● **REQUIREMENTS**
From the line containing "obj.matrix_parent_inverse = Matrix.Identity(4)" through the line containing "# The wing's", retype each line exactly; include both end lines and nothing beyond them.

● **DATA LINES**
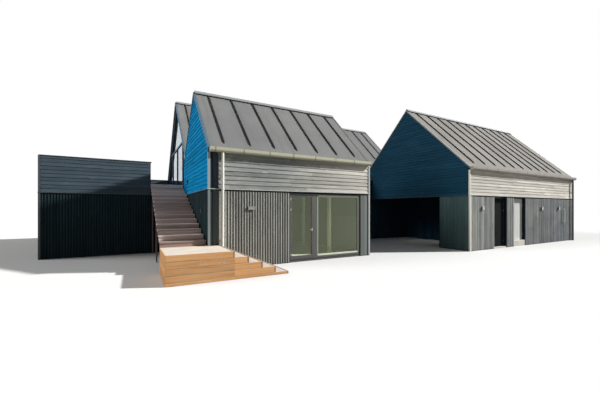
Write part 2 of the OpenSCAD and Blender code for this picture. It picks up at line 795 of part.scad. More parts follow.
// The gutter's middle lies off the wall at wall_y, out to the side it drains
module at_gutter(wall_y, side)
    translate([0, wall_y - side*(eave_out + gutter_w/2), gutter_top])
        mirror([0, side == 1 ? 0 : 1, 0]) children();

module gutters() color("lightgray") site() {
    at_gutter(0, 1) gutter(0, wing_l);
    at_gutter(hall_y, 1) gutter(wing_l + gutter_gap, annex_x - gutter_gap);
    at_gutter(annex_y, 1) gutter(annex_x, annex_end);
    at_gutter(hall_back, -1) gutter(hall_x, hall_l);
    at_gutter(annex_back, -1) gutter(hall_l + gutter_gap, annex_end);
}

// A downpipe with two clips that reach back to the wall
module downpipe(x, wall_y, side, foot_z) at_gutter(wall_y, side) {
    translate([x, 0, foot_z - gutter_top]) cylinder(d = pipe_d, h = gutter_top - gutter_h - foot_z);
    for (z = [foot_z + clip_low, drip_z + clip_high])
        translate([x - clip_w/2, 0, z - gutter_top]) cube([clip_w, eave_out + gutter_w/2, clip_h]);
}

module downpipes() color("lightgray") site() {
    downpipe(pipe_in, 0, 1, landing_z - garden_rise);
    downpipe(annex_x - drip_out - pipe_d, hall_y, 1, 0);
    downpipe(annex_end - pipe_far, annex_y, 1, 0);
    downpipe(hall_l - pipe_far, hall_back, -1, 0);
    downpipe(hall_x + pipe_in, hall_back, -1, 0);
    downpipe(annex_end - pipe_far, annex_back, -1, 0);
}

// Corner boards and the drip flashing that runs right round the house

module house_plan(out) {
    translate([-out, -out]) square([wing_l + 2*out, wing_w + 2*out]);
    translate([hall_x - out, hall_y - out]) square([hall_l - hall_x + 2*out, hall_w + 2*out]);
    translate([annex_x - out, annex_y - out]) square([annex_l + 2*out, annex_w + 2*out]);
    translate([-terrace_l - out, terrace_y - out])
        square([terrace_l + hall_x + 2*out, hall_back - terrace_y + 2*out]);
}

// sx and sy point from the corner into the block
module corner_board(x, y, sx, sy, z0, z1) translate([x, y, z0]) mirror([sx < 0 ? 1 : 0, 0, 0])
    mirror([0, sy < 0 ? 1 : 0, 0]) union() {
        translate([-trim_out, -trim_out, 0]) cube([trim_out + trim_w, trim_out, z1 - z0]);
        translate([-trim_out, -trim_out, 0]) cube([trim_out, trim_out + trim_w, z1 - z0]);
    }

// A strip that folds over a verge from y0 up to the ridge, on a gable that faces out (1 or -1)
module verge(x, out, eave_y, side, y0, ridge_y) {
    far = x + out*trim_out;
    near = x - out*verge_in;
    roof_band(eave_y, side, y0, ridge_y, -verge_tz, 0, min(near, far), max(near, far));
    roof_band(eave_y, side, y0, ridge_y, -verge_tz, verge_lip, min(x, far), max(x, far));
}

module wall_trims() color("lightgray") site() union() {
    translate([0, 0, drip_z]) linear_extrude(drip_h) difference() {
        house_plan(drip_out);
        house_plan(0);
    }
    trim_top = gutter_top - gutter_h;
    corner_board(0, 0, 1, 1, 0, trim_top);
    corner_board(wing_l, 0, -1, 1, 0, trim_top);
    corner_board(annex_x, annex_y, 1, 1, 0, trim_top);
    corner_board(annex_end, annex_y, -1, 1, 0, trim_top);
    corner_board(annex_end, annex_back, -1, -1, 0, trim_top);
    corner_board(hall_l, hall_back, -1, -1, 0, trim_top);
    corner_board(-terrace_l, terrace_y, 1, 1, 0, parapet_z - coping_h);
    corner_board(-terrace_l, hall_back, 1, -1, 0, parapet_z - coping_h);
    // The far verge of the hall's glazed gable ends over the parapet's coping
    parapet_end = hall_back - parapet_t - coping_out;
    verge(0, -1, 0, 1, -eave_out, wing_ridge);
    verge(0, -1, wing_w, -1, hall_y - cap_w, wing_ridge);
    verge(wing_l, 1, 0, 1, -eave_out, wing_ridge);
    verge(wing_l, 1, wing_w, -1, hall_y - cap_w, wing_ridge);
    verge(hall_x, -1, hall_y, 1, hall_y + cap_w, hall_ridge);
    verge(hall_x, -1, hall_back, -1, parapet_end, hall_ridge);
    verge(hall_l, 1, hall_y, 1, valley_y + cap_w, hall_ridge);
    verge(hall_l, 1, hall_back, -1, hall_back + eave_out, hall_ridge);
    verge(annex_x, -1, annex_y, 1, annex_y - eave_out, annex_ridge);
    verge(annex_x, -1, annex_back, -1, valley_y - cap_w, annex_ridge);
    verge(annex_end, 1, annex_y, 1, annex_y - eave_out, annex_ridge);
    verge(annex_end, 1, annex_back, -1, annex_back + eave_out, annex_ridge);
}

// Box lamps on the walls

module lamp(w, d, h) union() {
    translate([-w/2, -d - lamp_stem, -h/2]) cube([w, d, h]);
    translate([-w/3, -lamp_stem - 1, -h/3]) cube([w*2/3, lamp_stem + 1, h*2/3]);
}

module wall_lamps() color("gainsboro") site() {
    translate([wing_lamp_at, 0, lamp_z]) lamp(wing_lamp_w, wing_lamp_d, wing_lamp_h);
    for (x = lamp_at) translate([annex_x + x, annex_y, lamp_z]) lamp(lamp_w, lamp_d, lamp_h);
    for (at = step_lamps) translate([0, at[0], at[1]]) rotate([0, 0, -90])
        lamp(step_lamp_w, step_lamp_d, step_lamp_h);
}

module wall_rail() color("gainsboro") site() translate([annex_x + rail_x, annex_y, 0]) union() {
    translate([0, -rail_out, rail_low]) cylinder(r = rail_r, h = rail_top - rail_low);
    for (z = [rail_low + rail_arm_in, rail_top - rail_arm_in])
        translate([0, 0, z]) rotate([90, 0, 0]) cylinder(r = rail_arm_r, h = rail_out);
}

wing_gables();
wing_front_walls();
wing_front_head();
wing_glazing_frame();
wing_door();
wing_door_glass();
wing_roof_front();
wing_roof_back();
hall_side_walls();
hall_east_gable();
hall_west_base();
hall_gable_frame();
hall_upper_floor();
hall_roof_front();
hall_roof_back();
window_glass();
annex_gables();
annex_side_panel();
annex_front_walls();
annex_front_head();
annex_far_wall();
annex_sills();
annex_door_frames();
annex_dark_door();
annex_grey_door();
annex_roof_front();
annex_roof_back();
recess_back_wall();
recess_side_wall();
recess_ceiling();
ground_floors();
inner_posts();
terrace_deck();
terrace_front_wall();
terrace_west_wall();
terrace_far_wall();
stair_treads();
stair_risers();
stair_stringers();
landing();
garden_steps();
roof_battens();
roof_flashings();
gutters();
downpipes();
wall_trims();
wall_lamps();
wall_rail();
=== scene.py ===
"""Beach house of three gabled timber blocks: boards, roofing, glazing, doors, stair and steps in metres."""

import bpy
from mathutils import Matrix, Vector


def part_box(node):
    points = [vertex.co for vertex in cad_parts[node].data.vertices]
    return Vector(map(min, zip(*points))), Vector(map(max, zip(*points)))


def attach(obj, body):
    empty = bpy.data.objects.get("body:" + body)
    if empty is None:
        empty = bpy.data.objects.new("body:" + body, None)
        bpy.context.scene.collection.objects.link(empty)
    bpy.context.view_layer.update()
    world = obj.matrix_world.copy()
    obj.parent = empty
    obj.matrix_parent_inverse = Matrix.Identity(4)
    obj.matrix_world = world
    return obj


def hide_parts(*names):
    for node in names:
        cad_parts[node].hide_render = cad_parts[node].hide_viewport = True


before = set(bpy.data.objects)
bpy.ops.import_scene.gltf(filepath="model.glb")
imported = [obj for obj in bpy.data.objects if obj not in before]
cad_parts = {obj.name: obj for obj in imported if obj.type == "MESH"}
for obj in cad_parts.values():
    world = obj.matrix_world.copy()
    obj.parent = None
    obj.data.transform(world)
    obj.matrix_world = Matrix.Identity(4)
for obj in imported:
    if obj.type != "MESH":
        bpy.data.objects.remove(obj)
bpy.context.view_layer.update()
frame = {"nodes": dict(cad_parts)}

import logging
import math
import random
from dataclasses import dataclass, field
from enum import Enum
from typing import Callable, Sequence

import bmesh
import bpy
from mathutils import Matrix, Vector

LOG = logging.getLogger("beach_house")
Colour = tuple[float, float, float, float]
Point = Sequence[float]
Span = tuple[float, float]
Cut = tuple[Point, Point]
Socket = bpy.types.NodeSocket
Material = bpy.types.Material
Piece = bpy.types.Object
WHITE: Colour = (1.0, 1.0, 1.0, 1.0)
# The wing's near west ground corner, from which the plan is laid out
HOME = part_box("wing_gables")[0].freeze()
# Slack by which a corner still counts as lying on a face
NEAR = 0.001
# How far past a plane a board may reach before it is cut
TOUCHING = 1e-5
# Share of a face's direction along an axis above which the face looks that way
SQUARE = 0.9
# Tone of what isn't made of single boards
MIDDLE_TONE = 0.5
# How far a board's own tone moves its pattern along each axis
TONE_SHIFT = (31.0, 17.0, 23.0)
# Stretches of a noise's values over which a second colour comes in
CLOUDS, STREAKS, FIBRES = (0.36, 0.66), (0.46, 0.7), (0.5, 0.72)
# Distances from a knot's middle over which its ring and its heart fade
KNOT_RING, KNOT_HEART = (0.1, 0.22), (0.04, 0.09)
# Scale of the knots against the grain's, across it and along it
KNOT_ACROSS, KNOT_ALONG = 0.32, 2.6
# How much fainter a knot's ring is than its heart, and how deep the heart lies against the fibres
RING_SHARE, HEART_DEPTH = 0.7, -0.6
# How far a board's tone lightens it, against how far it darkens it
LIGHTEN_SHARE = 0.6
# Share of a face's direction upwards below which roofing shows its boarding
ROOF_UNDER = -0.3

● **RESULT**
    obj.matrix_parent_inverse = Matrix.Identity(4)
    obj.matrix_world = world
    return obj


def hide_parts(*names):
    for node in names:
        cad_parts[node].hide_render = cad_parts[node].hide_viewport = True


before = set(bpy.data.objects)
bpy.ops.import_scene.gltf(filepath="model.glb")
imported = [obj for obj in bpy.data.objects if obj not in before]
cad_parts = {obj.name: obj for obj in imported if obj.type == "MESH"}
for obj in cad_parts.values():
    world = obj.matrix_world.copy()
    obj.parent = None
    obj.data.transform(world)
    obj.matrix_world = Matrix.Identity(4)
for obj in imported:
    if obj.type != "MESH":
        bpy.data.objects.remove(obj)
bpy.context.view_layer.update()
frame = {"nodes": dict(cad_parts)}

import logging
import math
import random
from dataclasses import dataclass, field
from enum import Enum
from typing import Callable, Sequence

import bmesh
import bpy
from mathutils import Matrix, Vector

LOG = logging.getLogger("beach_house")
Colour = tuple[float, float, float, float]
Point = Sequence[float]
Span = tuple[float, float]
Cut = tuple[Point, Point]
Socket = bpy.types.NodeSocket
Material = bpy.types.Material
Piece = bpy.types.Object
WHITE: Colour = (1.0, 1.0, 1.0, 1.0)
# The wing's near west ground corner, from which the plan is laid out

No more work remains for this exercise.